Analysis of Statement (A): \( x_{k+1}>\zeta \)
We use the Taylor expansion. Since \( f(\zeta) = 0 \): \[ 0 = f(x_k) + f'(x_k)(\zeta - x_k) + \frac{f''(\eta)}{2}(\zeta - x_k)^2 \] Rearranging for \( f(x_k) \): \[ f(x_k) = -f'(x_k)(\zeta - x_k) - \frac{f''(\eta)}{2}(\zeta - x_k)^2 = f'(x_k)(x_k - \zeta) - \frac{f''(\eta)}{2}(x_k - \zeta)^2 \] Substitute this into the Newton-Raphson formula: \[ x_{k+1} = x_k - \frac{f'(x_k)(x_k - \zeta) - \frac{f''(\eta)}{2}(x_k - \zeta)^2}{f'(x_k)} \] \[ x_{k+1} = x_k - (x_k - \zeta) + \frac{f''(\eta)}{2f'(x_k)}(x_k - \zeta)^2 \] \[ x_{k+1} - \zeta = \frac{f''(\eta)}{2f'(x_k)}(x_k - \zeta)^2 \] We are given \( f''(x)<0 \) and \( f'(x)<0 \). Thus, for \( \eta \in (\zeta, x_k) \), \( f''(\eta)<0 \) and \( f'(x_k)<0 \). This makes the fraction \( \frac{f''(\eta)}{f'(x_k)}>0 \).
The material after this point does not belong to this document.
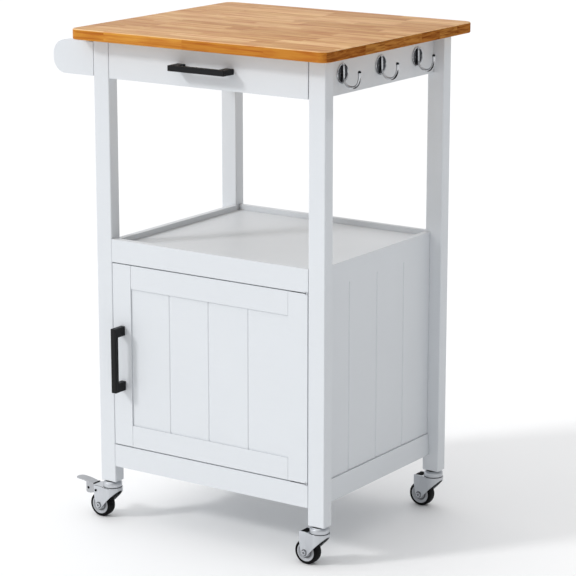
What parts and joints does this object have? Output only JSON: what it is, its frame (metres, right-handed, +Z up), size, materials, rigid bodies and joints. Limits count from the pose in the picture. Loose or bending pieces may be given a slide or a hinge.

Also, since \( x_k \neq \zeta \), the term \( (x_k - \zeta)^2 \) is positive.
Therefore, the entire right-hand side is positive: \[ x_{k+1} - \zeta>0 \implies x_{k+1}>\zeta \] Therefore, statement (A) is correct. Statement (B) is consequently incorrect.
Analysis of Statement (D):
We found that \( \frac{f''(\eta)}{f'(x_k)}>0 \). However, there is no information given in the problem to conclude that this ratio must be greater than 1. For example, if \( f(x) = -x - x^2/4 \) and \( \zeta=0 \), then \( f'(x)=-1-x/2 \) and \( f''(x)=-1/2 \). If \( x_k=1 \), \( f'(x_k) = -1.5 \). For any \( \eta \in (0,1) \), \( f''(\eta) = -0.5 \). The ratio is \( -0.5 / -1.5 = 1/3 \), which is not greater than 1. So, statement (D) is not always correct.
Step 4: Final Answer:
Based on the analysis, statements (A) and (C) are correct.
Step 5: Why This is Correct:
The conditions \( f'(x)<0 \) and \( f''(x)<0 \) define a function that is decreasing and concave down. For an initial guess \( x_k>\zeta \), the tangent line at \( (x_k, f(x_k)) \) will intersect the x-axis at a point \( x_{k+1} \) that is to the left of \( x_k \) but still to the right of the root \( \zeta \). This geometric interpretation matches the algebraic derivation.